PROBLEM STATEMENT -
Copy, character for character, the lines running from the one with "torque_tube();" to the one with "obj.matrix_parent_inverse = Matrix.Identity(4)", ends included. Leave out every other line.

ENTRIES SUPPLIED -
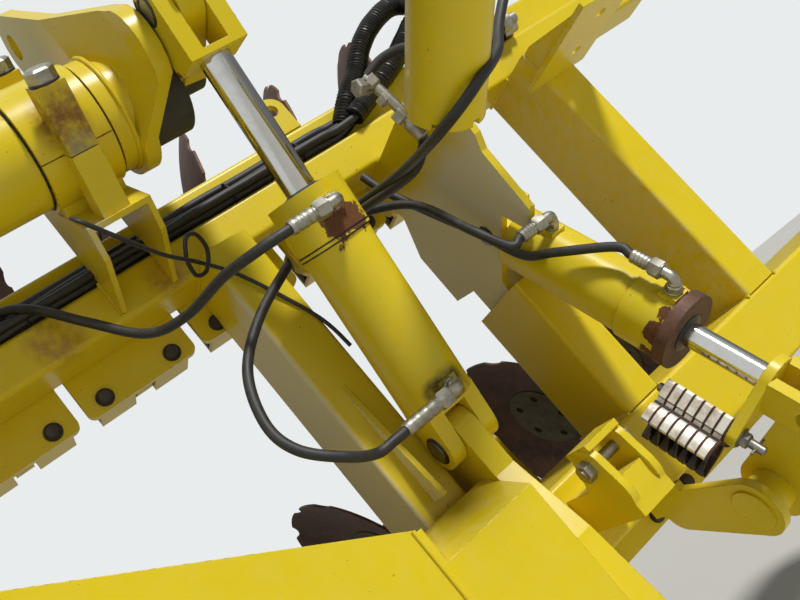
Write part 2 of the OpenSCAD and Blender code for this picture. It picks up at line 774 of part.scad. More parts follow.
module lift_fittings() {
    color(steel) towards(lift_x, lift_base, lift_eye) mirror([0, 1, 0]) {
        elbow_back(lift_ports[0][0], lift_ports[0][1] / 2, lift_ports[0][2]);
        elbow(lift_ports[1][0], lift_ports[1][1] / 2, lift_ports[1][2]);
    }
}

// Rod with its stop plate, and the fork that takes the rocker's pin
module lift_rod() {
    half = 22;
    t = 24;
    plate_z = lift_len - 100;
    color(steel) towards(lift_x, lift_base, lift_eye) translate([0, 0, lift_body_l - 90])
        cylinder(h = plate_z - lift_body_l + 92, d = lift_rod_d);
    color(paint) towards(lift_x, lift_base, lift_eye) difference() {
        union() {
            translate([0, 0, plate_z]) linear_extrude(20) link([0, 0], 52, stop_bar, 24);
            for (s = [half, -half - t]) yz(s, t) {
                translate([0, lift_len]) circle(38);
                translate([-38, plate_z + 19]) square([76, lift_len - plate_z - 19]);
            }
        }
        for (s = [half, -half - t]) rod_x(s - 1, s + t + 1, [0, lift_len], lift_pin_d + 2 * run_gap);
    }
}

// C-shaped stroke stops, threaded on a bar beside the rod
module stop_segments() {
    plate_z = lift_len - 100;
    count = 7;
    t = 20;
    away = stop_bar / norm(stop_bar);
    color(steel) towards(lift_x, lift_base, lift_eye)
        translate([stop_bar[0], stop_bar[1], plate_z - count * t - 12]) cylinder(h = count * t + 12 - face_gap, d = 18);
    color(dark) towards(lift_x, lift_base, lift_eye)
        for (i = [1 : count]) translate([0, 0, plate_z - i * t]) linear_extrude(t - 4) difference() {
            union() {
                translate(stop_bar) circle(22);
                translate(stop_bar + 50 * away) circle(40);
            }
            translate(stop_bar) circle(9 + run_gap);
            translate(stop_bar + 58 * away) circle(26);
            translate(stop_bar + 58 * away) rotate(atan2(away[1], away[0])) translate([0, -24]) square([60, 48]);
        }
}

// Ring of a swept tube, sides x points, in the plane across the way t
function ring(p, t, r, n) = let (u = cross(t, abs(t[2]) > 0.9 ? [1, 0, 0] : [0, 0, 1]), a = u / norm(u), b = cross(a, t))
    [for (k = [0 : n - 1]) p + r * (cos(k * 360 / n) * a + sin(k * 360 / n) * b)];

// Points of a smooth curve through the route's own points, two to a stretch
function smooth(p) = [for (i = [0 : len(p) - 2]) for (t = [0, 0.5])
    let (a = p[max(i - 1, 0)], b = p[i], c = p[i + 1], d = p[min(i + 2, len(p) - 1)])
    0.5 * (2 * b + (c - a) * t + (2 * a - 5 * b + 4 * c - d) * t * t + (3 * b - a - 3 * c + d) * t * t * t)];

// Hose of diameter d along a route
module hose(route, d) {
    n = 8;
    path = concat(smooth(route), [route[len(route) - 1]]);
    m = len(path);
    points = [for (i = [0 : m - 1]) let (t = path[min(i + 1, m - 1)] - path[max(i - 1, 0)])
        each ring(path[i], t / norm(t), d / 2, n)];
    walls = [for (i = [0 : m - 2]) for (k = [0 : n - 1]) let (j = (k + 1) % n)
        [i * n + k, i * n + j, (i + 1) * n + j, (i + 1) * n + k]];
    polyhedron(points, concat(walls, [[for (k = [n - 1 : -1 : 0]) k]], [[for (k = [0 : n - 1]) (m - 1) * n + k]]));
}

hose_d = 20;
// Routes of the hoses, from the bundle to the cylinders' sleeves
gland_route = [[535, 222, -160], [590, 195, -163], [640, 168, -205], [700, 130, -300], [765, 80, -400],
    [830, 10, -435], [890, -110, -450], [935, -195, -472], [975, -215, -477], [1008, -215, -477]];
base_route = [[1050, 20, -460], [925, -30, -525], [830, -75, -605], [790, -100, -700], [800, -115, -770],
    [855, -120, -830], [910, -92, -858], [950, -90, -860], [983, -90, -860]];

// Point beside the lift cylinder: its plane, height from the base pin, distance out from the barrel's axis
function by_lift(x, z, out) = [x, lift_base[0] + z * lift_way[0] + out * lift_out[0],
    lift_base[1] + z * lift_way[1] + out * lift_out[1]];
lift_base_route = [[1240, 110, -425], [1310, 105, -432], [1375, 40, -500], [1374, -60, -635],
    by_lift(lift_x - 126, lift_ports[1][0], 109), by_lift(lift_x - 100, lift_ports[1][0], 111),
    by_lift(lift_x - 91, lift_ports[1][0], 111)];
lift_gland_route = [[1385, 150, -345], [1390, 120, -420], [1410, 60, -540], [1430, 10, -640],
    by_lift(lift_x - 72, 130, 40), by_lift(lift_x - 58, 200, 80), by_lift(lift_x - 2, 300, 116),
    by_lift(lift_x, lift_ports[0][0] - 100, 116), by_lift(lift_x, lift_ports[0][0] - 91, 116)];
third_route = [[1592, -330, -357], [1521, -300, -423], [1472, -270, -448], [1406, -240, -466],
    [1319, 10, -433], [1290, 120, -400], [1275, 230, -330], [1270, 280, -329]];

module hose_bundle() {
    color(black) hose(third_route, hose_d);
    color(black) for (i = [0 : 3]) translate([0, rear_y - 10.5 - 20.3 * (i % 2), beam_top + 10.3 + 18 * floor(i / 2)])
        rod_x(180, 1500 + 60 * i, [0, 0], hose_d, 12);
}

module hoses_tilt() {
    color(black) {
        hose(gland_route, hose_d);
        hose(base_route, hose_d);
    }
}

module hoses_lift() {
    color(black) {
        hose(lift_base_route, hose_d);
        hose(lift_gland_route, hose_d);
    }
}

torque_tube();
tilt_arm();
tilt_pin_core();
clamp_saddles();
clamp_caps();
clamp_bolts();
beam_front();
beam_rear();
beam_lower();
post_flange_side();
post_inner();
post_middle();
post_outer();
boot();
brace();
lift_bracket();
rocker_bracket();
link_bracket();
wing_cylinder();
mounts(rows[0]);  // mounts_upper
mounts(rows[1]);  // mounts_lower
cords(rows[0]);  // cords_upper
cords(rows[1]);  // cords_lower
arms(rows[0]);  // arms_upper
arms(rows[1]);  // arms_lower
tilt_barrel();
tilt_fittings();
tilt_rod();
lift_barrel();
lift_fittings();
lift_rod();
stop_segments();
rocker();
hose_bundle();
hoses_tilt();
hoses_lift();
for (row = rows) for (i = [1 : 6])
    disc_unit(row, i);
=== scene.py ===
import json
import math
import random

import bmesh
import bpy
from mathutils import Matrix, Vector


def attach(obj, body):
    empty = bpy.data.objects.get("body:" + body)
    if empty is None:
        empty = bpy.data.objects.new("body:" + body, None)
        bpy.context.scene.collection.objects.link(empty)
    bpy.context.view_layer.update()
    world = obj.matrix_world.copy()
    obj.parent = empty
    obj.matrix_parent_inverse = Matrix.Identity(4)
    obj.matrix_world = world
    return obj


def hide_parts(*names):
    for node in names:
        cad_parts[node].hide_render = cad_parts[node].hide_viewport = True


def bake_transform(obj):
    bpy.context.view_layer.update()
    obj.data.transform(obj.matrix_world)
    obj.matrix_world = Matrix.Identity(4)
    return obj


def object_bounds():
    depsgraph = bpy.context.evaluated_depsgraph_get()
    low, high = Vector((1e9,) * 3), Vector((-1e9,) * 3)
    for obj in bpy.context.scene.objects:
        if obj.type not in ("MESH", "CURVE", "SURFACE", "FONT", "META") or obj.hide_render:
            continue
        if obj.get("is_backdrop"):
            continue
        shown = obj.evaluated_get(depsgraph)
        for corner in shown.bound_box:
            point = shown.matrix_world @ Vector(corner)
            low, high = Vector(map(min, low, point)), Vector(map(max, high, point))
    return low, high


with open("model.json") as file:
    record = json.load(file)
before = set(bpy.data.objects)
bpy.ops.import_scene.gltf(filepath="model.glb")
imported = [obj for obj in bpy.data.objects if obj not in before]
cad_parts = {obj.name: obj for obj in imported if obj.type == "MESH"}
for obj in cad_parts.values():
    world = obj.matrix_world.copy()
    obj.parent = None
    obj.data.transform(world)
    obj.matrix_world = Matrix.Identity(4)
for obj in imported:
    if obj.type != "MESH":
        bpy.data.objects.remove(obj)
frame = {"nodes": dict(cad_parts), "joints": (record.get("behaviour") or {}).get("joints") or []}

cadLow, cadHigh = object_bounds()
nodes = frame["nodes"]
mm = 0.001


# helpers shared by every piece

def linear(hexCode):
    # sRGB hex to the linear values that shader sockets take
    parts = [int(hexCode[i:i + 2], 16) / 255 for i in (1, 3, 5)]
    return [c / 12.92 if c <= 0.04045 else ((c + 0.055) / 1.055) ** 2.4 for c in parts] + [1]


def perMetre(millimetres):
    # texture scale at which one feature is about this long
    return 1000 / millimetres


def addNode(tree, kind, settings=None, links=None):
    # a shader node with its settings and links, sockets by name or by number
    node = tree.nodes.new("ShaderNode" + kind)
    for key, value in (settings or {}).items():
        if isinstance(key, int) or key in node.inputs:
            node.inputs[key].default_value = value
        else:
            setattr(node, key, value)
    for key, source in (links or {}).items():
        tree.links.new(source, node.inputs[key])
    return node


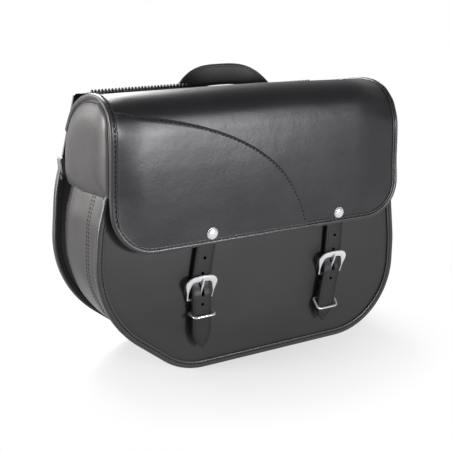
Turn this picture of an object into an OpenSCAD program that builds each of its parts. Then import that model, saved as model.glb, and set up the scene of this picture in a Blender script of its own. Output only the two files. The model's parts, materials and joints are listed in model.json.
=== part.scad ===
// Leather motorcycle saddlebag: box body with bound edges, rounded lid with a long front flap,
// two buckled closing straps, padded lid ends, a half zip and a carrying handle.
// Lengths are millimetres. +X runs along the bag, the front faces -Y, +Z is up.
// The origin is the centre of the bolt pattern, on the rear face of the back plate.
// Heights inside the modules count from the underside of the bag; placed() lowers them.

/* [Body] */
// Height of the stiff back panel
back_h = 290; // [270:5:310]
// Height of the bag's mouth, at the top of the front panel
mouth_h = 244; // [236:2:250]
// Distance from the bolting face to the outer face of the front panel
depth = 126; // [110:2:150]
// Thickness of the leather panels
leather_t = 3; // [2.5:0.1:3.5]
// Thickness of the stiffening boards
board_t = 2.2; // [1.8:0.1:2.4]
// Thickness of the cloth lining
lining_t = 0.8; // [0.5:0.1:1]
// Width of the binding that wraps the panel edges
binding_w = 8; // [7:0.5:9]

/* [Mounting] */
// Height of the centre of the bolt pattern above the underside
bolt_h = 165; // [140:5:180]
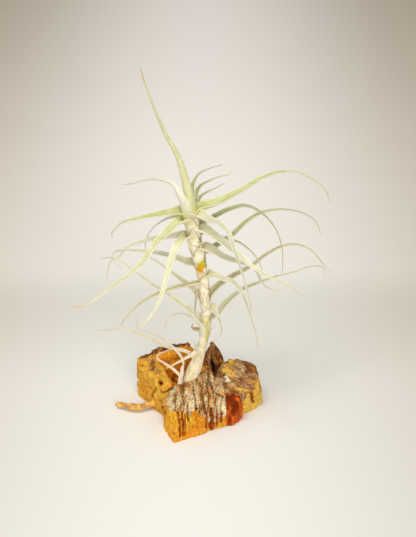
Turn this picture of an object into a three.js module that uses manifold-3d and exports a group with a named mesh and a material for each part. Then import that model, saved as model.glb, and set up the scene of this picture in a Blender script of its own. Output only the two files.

RESPONSE TO THE EXERCISE -
torque_tube();
tilt_arm();
tilt_pin_core();
clamp_saddles();
clamp_caps();
clamp_bolts();
beam_front();
beam_rear();
beam_lower();
post_flange_side();
post_inner();
post_middle();
post_outer();
boot();
brace();
lift_bracket();
rocker_bracket();
link_bracket();
wing_cylinder();
mounts(rows[0]);  // mounts_upper
mounts(rows[1]);  // mounts_lower
cords(rows[0]);  // cords_upper
cords(rows[1]);  // cords_lower
arms(rows[0]);  // arms_upper
arms(rows[1]);  // arms_lower
tilt_barrel();
tilt_fittings();
tilt_rod();
lift_barrel();
lift_fittings();
lift_rod();
stop_segments();
rocker();
hose_bundle();
hoses_tilt();
hoses_lift();
for (row = rows) for (i = [1 : 6])
    disc_unit(row, i);
=== scene.py ===
import json
import math
import random

import bmesh
import bpy
from mathutils import Matrix, Vector


def attach(obj, body):
    empty = bpy.data.objects.get("body:" + body)
    if empty is None:
        empty = bpy.data.objects.new("body:" + body, None)
        bpy.context.scene.collection.objects.link(empty)
    bpy.context.view_layer.update()
    world = obj.matrix_world.copy()
    obj.parent = empty
    obj.matrix_parent_inverse = Matrix.Identity(4)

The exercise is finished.